- _What is being asked_
Pull out every line below that holds the word "frame".
'''
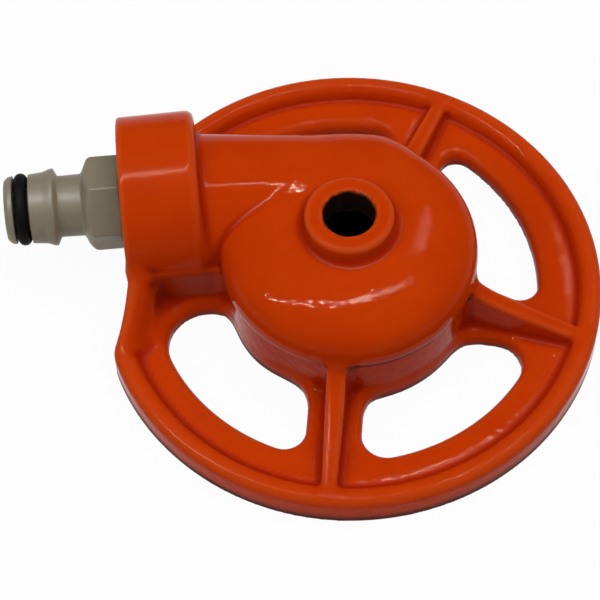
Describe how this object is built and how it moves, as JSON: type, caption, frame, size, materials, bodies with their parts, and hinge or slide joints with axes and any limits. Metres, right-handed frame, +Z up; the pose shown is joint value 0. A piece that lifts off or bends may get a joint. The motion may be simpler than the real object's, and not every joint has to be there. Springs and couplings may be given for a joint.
{
  "type": "lawn sprinkler",
  "caption": "Stationary whirl sprinkler: cast ring base with ribbed spokes, domed chamber with a hole on top, and a side inlet collar holding a quick hose connector",
  "frame": {"origin": "on the ground, at the middle of the box round the whole object, with Y = 0 through the hub", "axes": "+Z up, out of the nozzle hole; the hose leaves towards -X; +Y is the side the inlet is set off to"},
  "size_m": [0.1342, 0.115, 0.038],
  "materials": {
    "orange_enamel": "glossy enamel on a metal casting",
    "zinc_plated_steel": "zinc-plated pressed steel",
    "black_rubber": "matte",
    "grey_plastic": "satin moulded plastic"
  },
  "bodies": {
    "root": {"cast_body": "orange_enamel", "base_plug": "zinc_plated_steel", "inlet_washer": "black_rubber", "hose_connector": "grey_plastic", "nipple_o_ring": "black_rubber"}
  },
  "joints": []
}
'''
- _Reply_
Describe how this object is built and how it moves, as JSON: type, caption, frame, size, materials, bodies with their parts, and hinge or slide joints with axes and any limits. Metres, right-handed frame, +Z up; the pose shown is joint value 0. A piece that lifts off or bends may get a joint. The motion may be simpler than the real object's, and not every joint has to be there. Springs and couplings may be given for a joint.
  "frame": {"origin": "on the ground, at the middle of the box round the whole object, with Y = 0 through the hub", "axes": "+Z up, out of the nozzle hole; the hose leaves towards -X; +Y is the side the inlet is set off to"},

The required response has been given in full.